A Study on Thermally Fatigued Phase Transformation and Bending Fracture Mechanisms of 310S Stainless Steel.

This study investigates the microstructural evolution and mechanical degradation mechanisms of cold-drawn 310S stainless steel subjected to repeated thermal cycling between 900 °C and room temperature. The results reveal that thermal cycling induces significant lattice distortion, dislocation accumulation, and recrystallization, leading to grain refinement and increased tensile strength. However, these microstructural changes also initiate subsurface cracks and reduce ductility. TGA analysis confirms thermal weight loss from decarburization, especially under oxidative atmospheres. EPMA analysis and tensile tests after thermal cycling reveal that surface cracks formed during thermal cycling act as origins for transgranular crack propagation under tensile stress, significantly reducing fracture resistance.
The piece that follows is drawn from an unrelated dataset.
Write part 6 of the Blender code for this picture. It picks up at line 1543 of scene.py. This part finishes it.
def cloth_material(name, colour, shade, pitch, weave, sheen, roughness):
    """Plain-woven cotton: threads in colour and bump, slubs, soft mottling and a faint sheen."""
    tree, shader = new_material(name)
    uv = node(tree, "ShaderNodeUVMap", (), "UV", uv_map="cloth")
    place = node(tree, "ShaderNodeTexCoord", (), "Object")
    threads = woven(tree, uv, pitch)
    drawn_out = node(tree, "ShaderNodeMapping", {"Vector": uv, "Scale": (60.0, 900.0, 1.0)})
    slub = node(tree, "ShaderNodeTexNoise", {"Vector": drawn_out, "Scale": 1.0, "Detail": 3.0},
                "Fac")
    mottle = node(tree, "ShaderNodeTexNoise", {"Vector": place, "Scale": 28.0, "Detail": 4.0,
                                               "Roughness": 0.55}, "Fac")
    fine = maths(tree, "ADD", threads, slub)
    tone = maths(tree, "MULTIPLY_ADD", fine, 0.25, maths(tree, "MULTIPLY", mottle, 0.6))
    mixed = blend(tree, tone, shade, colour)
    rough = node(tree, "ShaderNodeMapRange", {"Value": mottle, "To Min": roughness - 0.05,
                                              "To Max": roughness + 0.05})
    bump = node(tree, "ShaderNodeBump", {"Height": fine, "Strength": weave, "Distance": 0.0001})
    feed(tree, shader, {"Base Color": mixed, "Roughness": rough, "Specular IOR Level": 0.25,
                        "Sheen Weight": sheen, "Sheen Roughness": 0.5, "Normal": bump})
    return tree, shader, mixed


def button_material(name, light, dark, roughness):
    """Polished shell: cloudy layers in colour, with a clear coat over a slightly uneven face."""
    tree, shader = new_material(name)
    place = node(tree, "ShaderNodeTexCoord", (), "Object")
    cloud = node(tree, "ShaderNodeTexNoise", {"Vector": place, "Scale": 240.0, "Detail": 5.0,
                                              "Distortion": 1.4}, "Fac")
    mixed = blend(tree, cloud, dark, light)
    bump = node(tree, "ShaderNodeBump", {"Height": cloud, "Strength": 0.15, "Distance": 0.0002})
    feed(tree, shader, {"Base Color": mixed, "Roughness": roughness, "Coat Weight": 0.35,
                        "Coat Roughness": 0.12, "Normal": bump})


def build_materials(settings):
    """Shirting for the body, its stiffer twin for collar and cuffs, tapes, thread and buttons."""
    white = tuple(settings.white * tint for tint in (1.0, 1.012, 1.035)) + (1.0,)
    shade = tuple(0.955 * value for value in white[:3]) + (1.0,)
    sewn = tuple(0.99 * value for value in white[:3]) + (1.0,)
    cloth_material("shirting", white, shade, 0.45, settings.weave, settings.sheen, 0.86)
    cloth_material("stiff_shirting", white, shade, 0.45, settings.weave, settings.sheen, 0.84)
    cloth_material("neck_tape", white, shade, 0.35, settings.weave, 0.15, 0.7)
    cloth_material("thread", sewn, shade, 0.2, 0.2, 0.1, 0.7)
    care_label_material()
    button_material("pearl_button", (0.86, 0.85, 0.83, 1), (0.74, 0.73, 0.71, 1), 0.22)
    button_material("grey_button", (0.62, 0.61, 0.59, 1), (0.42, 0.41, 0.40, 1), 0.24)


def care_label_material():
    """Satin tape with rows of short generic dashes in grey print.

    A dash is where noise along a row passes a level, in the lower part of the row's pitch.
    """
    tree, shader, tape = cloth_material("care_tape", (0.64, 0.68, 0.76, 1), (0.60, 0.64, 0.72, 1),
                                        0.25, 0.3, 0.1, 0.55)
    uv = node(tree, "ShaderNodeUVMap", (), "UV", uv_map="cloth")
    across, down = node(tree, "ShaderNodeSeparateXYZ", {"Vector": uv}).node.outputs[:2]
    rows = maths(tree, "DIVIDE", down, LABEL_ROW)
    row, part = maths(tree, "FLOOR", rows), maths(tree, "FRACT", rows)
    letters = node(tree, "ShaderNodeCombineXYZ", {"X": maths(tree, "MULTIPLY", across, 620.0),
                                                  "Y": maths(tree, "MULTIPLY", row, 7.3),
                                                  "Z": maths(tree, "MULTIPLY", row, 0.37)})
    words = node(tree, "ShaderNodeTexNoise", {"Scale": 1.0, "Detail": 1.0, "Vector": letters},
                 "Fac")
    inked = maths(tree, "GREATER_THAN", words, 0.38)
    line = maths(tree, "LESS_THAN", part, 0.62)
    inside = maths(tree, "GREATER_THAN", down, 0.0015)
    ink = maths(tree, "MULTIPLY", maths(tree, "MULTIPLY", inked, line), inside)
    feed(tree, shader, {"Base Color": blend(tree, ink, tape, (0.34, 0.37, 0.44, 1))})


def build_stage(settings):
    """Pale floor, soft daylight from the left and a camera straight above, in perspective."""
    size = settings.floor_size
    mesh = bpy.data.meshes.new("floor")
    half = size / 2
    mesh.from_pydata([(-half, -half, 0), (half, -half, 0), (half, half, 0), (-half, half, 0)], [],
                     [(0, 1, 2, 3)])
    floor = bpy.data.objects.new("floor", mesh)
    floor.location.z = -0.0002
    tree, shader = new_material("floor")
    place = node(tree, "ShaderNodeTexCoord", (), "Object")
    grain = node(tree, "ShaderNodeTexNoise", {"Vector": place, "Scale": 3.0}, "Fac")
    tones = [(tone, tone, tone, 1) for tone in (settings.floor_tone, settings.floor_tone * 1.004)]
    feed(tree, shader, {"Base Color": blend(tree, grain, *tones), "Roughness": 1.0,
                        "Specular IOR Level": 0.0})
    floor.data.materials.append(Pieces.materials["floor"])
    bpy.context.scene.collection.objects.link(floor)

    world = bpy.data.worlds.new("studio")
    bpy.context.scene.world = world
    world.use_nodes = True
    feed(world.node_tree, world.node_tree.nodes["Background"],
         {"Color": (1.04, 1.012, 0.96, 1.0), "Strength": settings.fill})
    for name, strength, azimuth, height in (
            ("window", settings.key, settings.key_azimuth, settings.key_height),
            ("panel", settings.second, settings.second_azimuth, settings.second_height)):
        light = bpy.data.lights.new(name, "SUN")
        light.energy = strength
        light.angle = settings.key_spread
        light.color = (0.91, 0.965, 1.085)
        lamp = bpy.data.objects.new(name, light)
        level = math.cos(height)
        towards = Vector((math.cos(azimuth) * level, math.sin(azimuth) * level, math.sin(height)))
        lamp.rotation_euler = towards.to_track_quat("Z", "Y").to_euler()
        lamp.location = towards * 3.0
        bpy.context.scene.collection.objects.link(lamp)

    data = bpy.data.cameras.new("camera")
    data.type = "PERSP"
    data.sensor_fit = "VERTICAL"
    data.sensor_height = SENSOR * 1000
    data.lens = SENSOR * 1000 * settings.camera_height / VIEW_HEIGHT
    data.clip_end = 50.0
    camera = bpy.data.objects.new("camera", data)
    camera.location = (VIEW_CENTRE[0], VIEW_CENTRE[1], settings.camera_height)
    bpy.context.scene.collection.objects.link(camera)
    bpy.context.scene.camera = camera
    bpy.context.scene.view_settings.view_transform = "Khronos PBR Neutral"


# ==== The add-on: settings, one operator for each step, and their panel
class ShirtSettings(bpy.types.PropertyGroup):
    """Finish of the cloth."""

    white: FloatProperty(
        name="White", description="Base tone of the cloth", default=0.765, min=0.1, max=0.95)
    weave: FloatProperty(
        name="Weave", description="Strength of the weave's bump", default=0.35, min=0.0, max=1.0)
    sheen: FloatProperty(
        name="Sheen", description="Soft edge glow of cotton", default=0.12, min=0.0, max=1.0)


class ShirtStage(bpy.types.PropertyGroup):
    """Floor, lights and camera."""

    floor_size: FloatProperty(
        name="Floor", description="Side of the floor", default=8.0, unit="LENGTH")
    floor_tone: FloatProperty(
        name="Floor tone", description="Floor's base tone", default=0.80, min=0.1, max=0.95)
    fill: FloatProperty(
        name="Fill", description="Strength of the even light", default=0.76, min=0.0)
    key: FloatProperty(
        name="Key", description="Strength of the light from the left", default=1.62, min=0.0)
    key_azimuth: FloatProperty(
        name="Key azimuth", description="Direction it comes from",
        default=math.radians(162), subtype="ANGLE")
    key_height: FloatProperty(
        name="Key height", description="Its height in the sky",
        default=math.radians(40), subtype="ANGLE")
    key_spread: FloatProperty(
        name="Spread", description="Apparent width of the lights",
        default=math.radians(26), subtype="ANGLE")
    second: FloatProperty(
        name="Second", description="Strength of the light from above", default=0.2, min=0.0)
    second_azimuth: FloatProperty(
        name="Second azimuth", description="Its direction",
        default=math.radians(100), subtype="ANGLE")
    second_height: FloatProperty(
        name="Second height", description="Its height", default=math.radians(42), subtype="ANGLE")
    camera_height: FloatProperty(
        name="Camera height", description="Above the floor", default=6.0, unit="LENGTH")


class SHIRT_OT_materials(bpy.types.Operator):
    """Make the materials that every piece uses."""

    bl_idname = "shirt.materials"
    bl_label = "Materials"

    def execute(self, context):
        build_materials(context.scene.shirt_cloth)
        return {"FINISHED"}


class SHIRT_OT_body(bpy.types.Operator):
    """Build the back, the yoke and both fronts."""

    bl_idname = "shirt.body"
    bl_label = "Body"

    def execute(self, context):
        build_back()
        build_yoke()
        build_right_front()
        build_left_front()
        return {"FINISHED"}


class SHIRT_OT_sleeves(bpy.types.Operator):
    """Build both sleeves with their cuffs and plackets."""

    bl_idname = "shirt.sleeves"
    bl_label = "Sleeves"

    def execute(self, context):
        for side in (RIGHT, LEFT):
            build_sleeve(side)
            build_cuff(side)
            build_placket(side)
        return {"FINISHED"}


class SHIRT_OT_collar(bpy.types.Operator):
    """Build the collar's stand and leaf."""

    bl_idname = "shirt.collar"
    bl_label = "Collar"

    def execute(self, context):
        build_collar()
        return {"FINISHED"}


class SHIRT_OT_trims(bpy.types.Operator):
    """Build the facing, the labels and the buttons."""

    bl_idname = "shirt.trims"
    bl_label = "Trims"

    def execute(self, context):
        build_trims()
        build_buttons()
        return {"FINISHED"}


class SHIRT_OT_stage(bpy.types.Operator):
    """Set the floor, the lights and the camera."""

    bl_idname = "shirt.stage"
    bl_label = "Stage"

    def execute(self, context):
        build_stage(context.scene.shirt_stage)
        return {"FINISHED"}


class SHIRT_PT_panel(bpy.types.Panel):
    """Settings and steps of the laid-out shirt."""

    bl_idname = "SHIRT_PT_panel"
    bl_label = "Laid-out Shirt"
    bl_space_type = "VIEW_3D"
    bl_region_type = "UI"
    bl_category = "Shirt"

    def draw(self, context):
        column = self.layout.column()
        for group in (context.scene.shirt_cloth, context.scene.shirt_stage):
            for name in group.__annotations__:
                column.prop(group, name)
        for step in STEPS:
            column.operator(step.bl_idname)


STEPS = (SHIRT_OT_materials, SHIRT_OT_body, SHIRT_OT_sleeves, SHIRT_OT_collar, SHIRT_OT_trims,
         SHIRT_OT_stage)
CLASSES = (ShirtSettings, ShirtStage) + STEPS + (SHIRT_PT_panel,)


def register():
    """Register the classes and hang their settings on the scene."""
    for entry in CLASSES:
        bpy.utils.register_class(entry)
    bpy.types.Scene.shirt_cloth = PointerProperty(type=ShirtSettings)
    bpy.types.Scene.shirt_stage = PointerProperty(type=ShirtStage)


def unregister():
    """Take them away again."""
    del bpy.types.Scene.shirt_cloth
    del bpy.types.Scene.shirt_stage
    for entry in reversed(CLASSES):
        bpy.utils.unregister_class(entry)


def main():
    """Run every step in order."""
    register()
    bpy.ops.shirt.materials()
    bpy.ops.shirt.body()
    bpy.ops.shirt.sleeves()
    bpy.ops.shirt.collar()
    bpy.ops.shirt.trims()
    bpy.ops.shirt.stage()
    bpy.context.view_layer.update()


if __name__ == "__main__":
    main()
Bending fatigue tests further demonstrate that thermally fatigued specimens exhibit inferior fatigue life compared to raw material, confirming the deteriorating mechanical properties of 310S stainless steel after thermal cycling. Overall, the combined effects of thermal and mechanical fatigue degrade the structural integrity of 310S stainless steel, revealing that lattice distortion and subsurface cracking are the key factors in its embrittlement and reduced fatigue performance.